In 1996 Clinton came within 4 points of Dole (47-43%). Perot got 9% as you pointed out even though by then it was pretty clear that he was a total nutjob.
George W. Bush did much better in 2000 and 2004. He absolutely slaughtered Kerry 62-36%, again largely on the war issue. But East Coast elite types like Kerry and Gore are uniquely bad candidates for the first district, which is still largely rural and where most peoples' education stops at high school.
At the same time Maryland's eastern shore is not the deep south. It is more akin to states like New Jersey and Pennsylvania: a poor, blue-collar place where populist Democrats can make inroads. There are also a fair number of well-off retirees from Baltimore and DC there. Those tend to be the NPR-style liberals.

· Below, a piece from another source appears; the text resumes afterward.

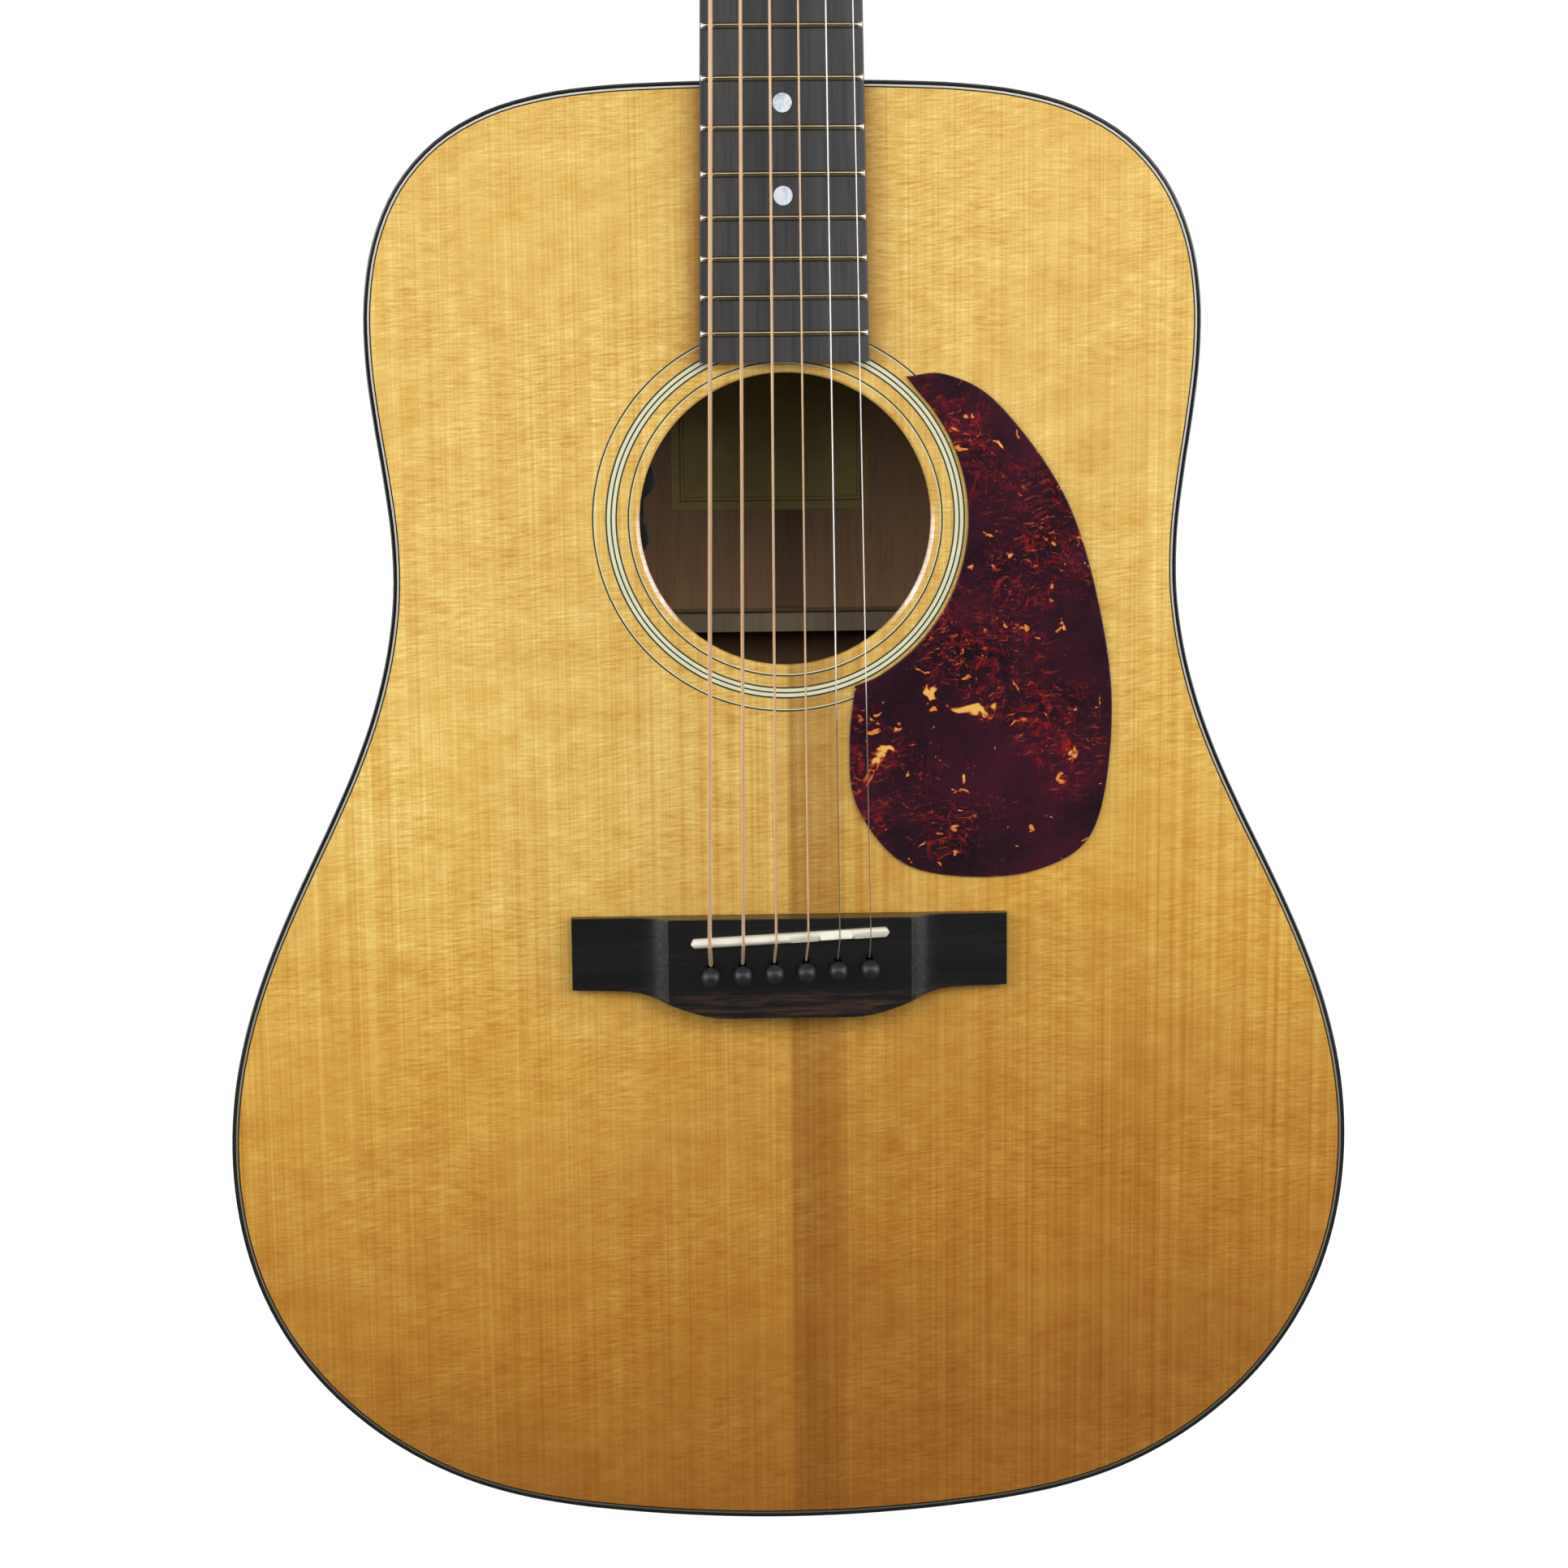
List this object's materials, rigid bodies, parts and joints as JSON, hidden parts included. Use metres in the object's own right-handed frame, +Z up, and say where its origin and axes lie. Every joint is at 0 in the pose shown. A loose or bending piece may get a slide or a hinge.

My point is that the failure of Democrats at the presidential level in the first congressional district is a poor yardstick to use if you want to know how congressional candidates will fare.
Gilchrest -- an environmentalist and nobody's idea of a fiscal conservative -- regularly won primaries and general elections in the high 60s. In 2002 he won the general with 77%, in 2004 with 76% and in 2006 with 69%.
So the notion that Gilchrest was somehow to the left of his own district just ain't so. He was pretty much in the dead center of it.
Gilchrest could very well have represented it until he retired if he had moderated his comments about Iraq. But he didn't and now he is history.
Heather Wilson| 4.22.09 @ 7:43PM
The last time you wrote about New Mexico, James, I called to offer to give you greater insight about politics here. You didn't return my call. Now you write again that, "As I've said before, there is no evidence" for the point of view that I would have been a stronger candidate to hold Senator Domenici's seat against Tom Udall. Sounds to me like you see what you want to see. Not unusual, but at least be honest about it.
W. James Antle III| 4.22.09 @ 8:00PM
I never received your call. Drop me an email with your number: antlejATspectator.org.